Write out every line of the material exactly as it appears.

══ Provided data ══

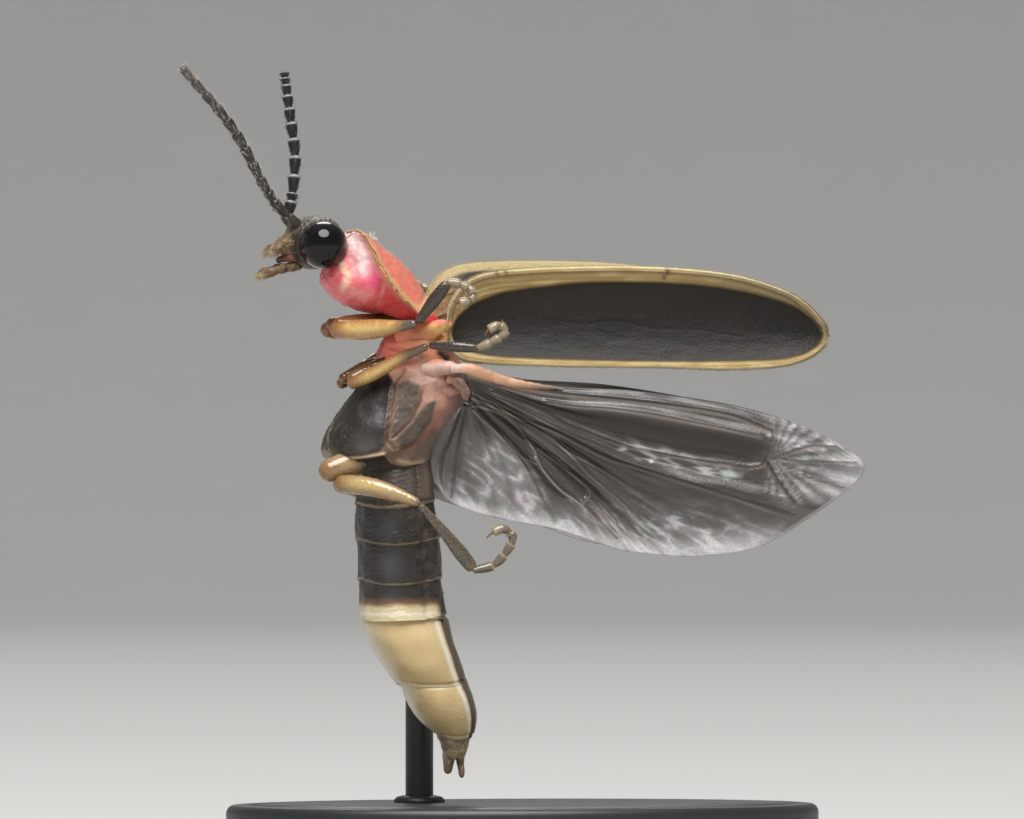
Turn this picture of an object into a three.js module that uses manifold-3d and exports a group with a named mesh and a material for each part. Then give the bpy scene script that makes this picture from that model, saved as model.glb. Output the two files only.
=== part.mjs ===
// A common eastern firefly in flight, life size, held over a small display base.
// Millimetres. Z is up and the head points to -X. The body's mid-plane is XZ and its left side faces -Y.
import * as THREE from 'three';
import { mergeVertices } from 'three/addons/utils/BufferGeometryUtils.js';
import Module from 'manifold-3d';

const wasm = await Module();
wasm.setup();

// Driving sizes
const gap = 0.25; // air between neighbouring parts
const sheet = 0.5; // thickness of wings and shell plates
const viewTurn = THREE.MathUtils.degToRad(12); // the side view below is turned this far to the belly side

const baseLength = 15;
const baseWidth = 10;
const baseHeight = 1.4;
const baseBevel = 0.25;
const rodRadius = 0.35;

const eyeRadius = 0.6;
const eyeSpread = 0.68; // from the mid-plane to the eye's middle
const eyeInnerFace = 0.56; // from the mid-plane to the flat inner face of the eye
const headHalf = 0.62;
const antennaSegments = 11;
const antennaRadius = 0.24;
const antennaTip = 0.15;

const pronotumHalf = 1.75;
const prothoraxHalf = 1.15;
const metathoraxHalf = 1.45;
const abdomenHalf = 1.22;

const elytronRootDepth = 1.45;
const elytronTipDepth = 2.75;
const elytronBow = 0.42; // depth of its hollow underside
const wingRootDepth = 1.6;
const wingTipDepth = 2.6;
const veinRise = 0.12;
const farCoverLift = 0.2; // the right wing cover is held a little higher
const farCoverTilt = 0.03; // and turned so that its tip is a little lower
const farWingLift = 0.22; // the right hind wing goes with it
const farWingTilt = 0.01;

// A place in the side view: how far right and how high it shows, and its depth past the mid-plane
function place(across, up, depth = 0) {
  const x = (across + depth * Math.sin(viewTurn)) / Math.cos(viewTurn);
  return new THREE.Vector3(x, depth, up);
}

// The same for a form that both sides share, given by its place in the mid-plane and then moved sideways
function midPlace(across, up, side) {
  const p = place(across, up);
  p.y = side;
  return p;
}

// A smooth run of places through a few given ones
function curveThrough(points) {
  return new THREE.CatmullRomCurve3(points, false, 'centripetal');
}

// A closed body from rings of equal count, with a pole at the middle of each end ring.
// Quads in the first half of the ring are split along one diagonal and in the second half along
// the other, so that the two faces of a thin sheet are split alike.
function closedRings(rings) {
  const around = rings[0].length;
  const positions = [];
  const index = [];
  for (const ring of rings) {
    for (const p of ring) positions.push(p.x, p.y, p.z);
  }
  for (let i = 0; i + 1 < rings.length; i += 1) {
    for (let k = 0; k < around; k += 1) {
      const next = (k + 1) % around;
      const a = i * around + k;
      const b = i * around + next;
      const c = a + around;
      const d = b + around;
      if (k < around / 2) index.push(a, b, d, a, d, c);
      else index.push(a, b, c, b, d, c);
    }
  }
  const ends = [rings[0], rings[rings.length - 1]];
  ends.forEach((ring, end) => {
    const middle = ring.reduce((sum, p) => sum.add(p), new THREE.Vector3()).divideScalar(around);
    const pole = positions.length / 3;
    positions.push(middle.x, middle.y, middle.z);
    const start = end === 0 ? 0 : (rings.length - 1) * around;
    for (let k = 0; k < around; k += 1) {
      const next = (k + 1) % around;
      if (end === 0) index.push(pole, start + next, start + k);
      else index.push(pole, start + k, start + next);
    }
  });
  const geometry = new THREE.BufferGeometry();
  geometry.setAttribute('position', new THREE.Float32BufferAttribute(positions, 3));
  geometry.setIndex(index);
  return facingOut(geometry);
}

// Turns every face over if the enclosed volume comes out negative
function facingOut(geometry) {
  const p = geometry.getAttribute('position');
  const index = Array.from(geometry.index.array);
  const [a, b, c] = [new THREE.Vector3(), new THREE.Vector3(), new THREE.Vector3()];
  let volume = 0;
  for (let i = 0; i < index.length; i += 3) {
    a.fromBufferAttribute(p, index[i]);
    b.fromBufferAttribute(p, index[i + 1]);
    c.fromBufferAttribute(p, index[i + 2]);
    volume += a.dot(b.cross(c));
  }
  if (volume < 0) {
    for (let i = 0; i < index.length; i += 3) {
      [index[i + 1], index[i + 2]] = [index[i + 2], index[i + 1]];
    }
    geometry.setIndex(index);
  }
  return geometry;
}

// A body form from stations {belly, back, half}: side-view places of its belly and back lines and its half
// width. Each ring is a superellipse across the line from belly to back.
function bodyForm(stations, rows, around, power = 2.2) {
  const belly = curveThrough(stations.map((s) => place(...s.belly)));
  const back = curveThrough(stations.map((s) => place(...s.back)));
  const half = curveThrough(stations.map((s, i) => new THREE.Vector3(i, s.half, 0)));
  const rings = [];
  for (let i = 0; i <= rows; i += 1) {
    const t = i / rows;
    const low = belly.getPoint(t);
    const high = back.getPoint(t);
    rings.push(bodyRing(low, high, half.getPoint(t).y, around, power));
  }
  return closedRings(rings);
}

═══

- [The answer]
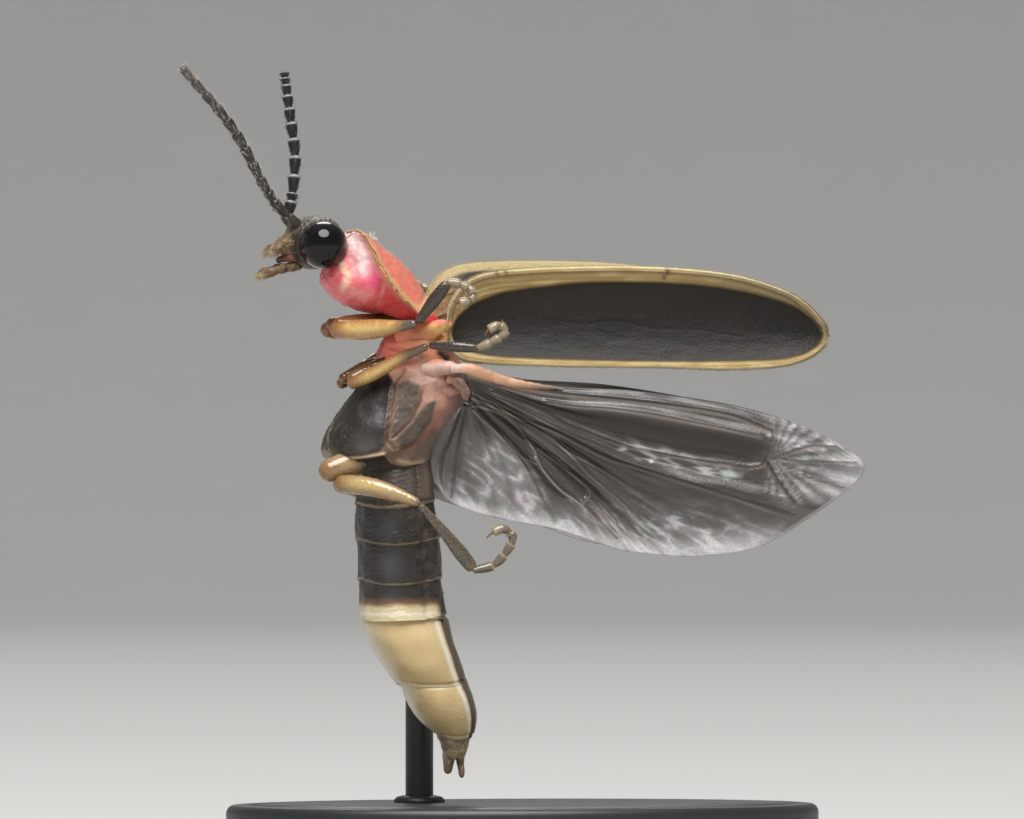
Turn this picture of an object into a three.js module that uses manifold-3d and exports a group with a named mesh and a material for each part. Then give the bpy scene script that makes this picture from that model, saved as model.glb. Output the two files only.
=== part.mjs ===
// A common eastern firefly in flight, life size, held over a small display base.
// Millimetres. Z is up and the head points to -X. The body's mid-plane is XZ and its left side faces -Y.
import * as THREE from 'three';
import { mergeVertices } from 'three/addons/utils/BufferGeometryUtils.js';
import Module from 'manifold-3d';

const wasm = await Module();
wasm.setup();

// Driving sizes
const gap = 0.25; // air between neighbouring parts
const sheet = 0.5; // thickness of wings and shell plates
const viewTurn = THREE.MathUtils.degToRad(12); // the side view below is turned this far to the belly side

const baseLength = 15;
const baseWidth = 10;
const baseHeight = 1.4;
const baseBevel = 0.25;
const rodRadius = 0.35;

const eyeRadius = 0.6;
const eyeSpread = 0.68; // from the mid-plane to the eye's middle
const eyeInnerFace = 0.56; // from the mid-plane to the flat inner face of the eye
const headHalf = 0.62;
const antennaSegments = 11;
const antennaRadius = 0.24;
const antennaTip = 0.15;

const pronotumHalf = 1.75;
const prothoraxHalf = 1.15;
const metathoraxHalf = 1.45;
const abdomenHalf = 1.22;

const elytronRootDepth = 1.45;
const elytronTipDepth = 2.75;
const elytronBow = 0.42; // depth of its hollow underside
const wingRootDepth = 1.6;
const wingTipDepth = 2.6;
const veinRise = 0.12;
const farCoverLift = 0.2; // the right wing cover is held a little higher
const farCoverTilt = 0.03; // and turned so that its tip is a little lower
const farWingLift = 0.22; // the right hind wing goes with it
const farWingTilt = 0.01;

// A place in the side view: how far right and how high it shows, and its depth past the mid-plane
function place(across, up, depth = 0) {
  const x = (across + depth * Math.sin(viewTurn)) / Math.cos(viewTurn);
  return new THREE.Vector3(x, depth, up);
}

// The same for a form that both sides share, given by its place in the mid-plane and then moved sideways
function midPlace(across, up, side) {
  const p = place(across, up);
  p.y = side;
  return p;
}

// A smooth run of places through a few given ones
function curveThrough(points) {
  return new THREE.CatmullRomCurve3(points, false, 'centripetal');
}

// A closed body from rings of equal count, with a pole at the middle of each end ring.
// Quads in the first half of the ring are split along one diagonal and in the second half along
// the other, so that the two faces of a thin sheet are split alike.
function closedRings(rings) {
  const around = rings[0].length;
  const positions = [];
  const index = [];
  for (const ring of rings) {
    for (const p of ring) positions.push(p.x, p.y, p.z);
  }
  for (let i = 0; i + 1 < rings.length; i += 1) {
    for (let k = 0; k < around; k += 1) {
      const next = (k + 1) % around;
      const a = i * around + k;
      const b = i * around + next;
      const c = a + around;
      const d = b + around;
      if (k < around / 2) index.push(a, b, d, a, d, c);
      else index.push(a, b, c, b, d, c);
    }
  }
  const ends = [rings[0], rings[rings.length - 1]];
  ends.forEach((ring, end) => {
    const middle = ring.reduce((sum, p) => sum.add(p), new THREE.Vector3()).divideScalar(around);
    const pole = positions.length / 3;
    positions.push(middle.x, middle.y, middle.z);
    const start = end === 0 ? 0 : (rings.length - 1) * around;
    for (let k = 0; k < around; k += 1) {
      const next = (k + 1) % around;
      if (end === 0) index.push(pole, start + next, start + k);
      else index.push(pole, start + k, start + next);
    }
  });
  const geometry = new THREE.BufferGeometry();
  geometry.setAttribute('position', new THREE.Float32BufferAttribute(positions, 3));
  geometry.setIndex(index);
  return facingOut(geometry);
}

// Turns every face over if the enclosed volume comes out negative
function facingOut(geometry) {
  const p = geometry.getAttribute('position');
  const index = Array.from(geometry.index.array);
  const [a, b, c] = [new THREE.Vector3(), new THREE.Vector3(), new THREE.Vector3()];
  let volume = 0;
  for (let i = 0; i < index.length; i += 3) {
    a.fromBufferAttribute(p, index[i]);
    b.fromBufferAttribute(p, index[i + 1]);
    c.fromBufferAttribute(p, index[i + 2]);
    volume += a.dot(b.cross(c));
  }
  if (volume < 0) {
    for (let i = 0; i < index.length; i += 3) {
      [index[i + 1], index[i + 2]] = [index[i + 2], index[i + 1]];
    }
    geometry.setIndex(index);
  }
  return geometry;
}

// A body form from stations {belly, back, half}: side-view places of its belly and back lines and its half
// width. Each ring is a superellipse across the line from belly to back.
function bodyForm(stations, rows, around, power = 2.2) {
  const belly = curveThrough(stations.map((s) => place(...s.belly)));
  const back = curveThrough(stations.map((s) => place(...s.back)));
  const half = curveThrough(stations.map((s, i) => new THREE.Vector3(i, s.half, 0)));
  const rings = [];
  for (let i = 0; i <= rows; i += 1) {
    const t = i / rows;
    const low = belly.getPoint(t);
    const high = back.getPoint(t);
    rings.push(bodyRing(low, high, half.getPoint(t).y, around, power));
  }
  return closedRings(rings);
}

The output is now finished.